Find the string "this" in the entries and copy each line that has it.

**********

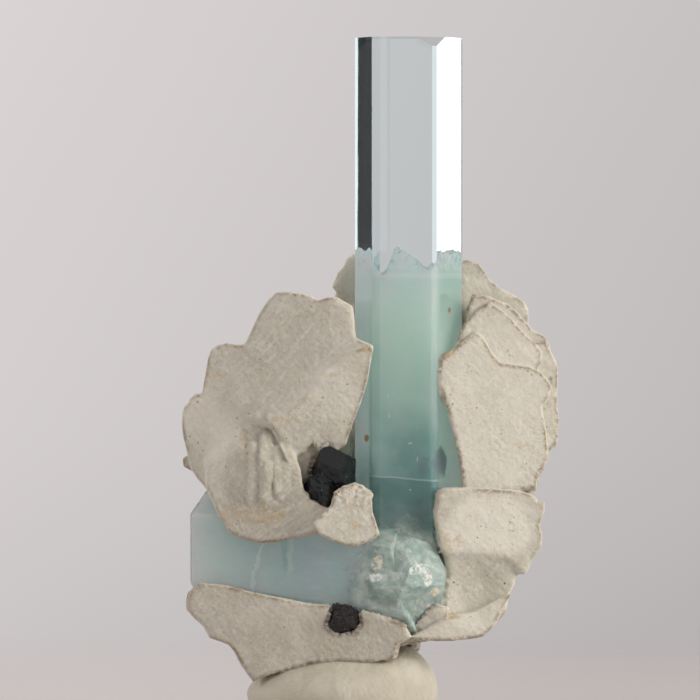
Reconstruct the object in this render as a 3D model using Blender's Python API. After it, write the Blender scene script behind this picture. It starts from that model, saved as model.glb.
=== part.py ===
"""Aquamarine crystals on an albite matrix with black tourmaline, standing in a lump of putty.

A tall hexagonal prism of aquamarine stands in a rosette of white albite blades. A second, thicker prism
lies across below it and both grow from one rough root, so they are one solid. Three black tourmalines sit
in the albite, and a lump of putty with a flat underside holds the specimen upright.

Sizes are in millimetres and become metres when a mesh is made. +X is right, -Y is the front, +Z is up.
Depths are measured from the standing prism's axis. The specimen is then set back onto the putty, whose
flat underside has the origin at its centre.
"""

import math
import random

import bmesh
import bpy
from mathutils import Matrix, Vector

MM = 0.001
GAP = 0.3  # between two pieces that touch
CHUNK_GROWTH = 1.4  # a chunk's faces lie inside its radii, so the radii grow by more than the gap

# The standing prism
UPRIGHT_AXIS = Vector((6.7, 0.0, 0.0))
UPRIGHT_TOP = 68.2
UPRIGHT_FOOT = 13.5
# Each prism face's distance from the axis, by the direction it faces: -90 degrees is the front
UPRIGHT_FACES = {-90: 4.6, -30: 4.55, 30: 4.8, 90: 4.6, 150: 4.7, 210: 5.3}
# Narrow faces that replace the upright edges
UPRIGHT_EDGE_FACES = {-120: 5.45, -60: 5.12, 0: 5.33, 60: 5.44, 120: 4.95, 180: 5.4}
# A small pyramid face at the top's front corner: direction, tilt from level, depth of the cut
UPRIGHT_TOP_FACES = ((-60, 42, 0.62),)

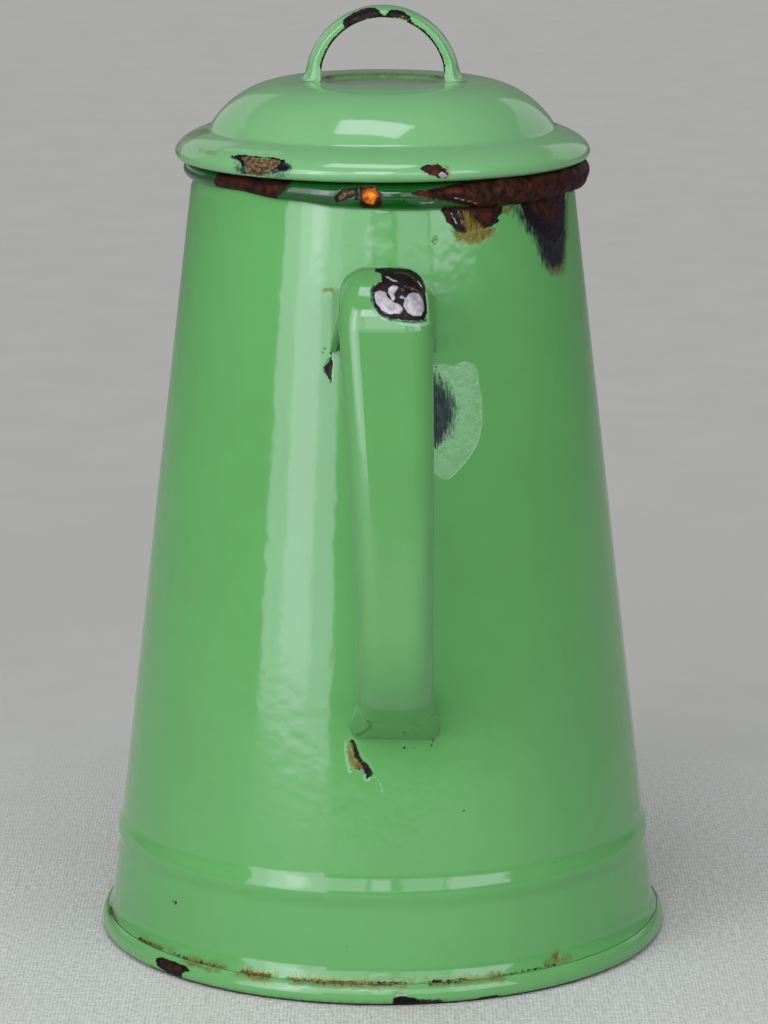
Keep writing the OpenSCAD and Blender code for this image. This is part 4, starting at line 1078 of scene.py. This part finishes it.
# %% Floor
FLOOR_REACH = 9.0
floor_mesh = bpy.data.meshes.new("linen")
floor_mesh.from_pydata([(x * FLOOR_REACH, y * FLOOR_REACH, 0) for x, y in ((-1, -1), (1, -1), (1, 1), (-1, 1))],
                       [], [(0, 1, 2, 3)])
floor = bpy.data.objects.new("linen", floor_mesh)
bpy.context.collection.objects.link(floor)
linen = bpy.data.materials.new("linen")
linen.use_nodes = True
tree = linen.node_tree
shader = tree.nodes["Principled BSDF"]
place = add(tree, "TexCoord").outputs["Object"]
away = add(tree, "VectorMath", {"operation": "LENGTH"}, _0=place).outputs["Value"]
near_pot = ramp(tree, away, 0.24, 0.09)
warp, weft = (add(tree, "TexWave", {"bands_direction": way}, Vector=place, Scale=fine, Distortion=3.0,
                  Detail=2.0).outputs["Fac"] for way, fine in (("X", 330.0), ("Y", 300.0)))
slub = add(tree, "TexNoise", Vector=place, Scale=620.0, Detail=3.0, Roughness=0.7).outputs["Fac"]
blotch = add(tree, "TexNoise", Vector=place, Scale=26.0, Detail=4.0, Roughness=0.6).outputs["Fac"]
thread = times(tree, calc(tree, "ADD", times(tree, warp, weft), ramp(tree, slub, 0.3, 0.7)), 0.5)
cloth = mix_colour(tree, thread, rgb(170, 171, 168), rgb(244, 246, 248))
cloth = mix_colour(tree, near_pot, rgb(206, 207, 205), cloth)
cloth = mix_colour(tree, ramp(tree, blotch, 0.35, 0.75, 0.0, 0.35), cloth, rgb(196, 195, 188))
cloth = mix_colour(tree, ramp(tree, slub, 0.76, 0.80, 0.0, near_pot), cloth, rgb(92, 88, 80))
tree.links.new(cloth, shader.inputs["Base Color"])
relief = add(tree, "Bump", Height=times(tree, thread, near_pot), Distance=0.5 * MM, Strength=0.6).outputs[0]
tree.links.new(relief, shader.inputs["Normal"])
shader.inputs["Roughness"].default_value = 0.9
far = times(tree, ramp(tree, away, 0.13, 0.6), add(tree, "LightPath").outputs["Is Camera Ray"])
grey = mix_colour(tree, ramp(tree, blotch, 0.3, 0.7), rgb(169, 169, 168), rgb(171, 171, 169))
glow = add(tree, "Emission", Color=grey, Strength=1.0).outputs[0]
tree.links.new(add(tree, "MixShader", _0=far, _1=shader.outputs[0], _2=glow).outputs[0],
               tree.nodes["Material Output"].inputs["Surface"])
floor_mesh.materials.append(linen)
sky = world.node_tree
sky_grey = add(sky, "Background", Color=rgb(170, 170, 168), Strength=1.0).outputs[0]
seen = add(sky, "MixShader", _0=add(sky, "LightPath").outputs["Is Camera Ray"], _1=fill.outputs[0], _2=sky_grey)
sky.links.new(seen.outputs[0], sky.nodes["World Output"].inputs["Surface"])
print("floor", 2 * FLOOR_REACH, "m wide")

**********

Complete answer
Reconstruct the object in this render as a 3D model using Blender's Python API. After it, write the Blender scene script behind this picture. It starts from that model, saved as model.glb.
Keep writing the OpenSCAD and Blender code for this image. This is part 4, starting at line 1078 of scene.py. This part finishes it.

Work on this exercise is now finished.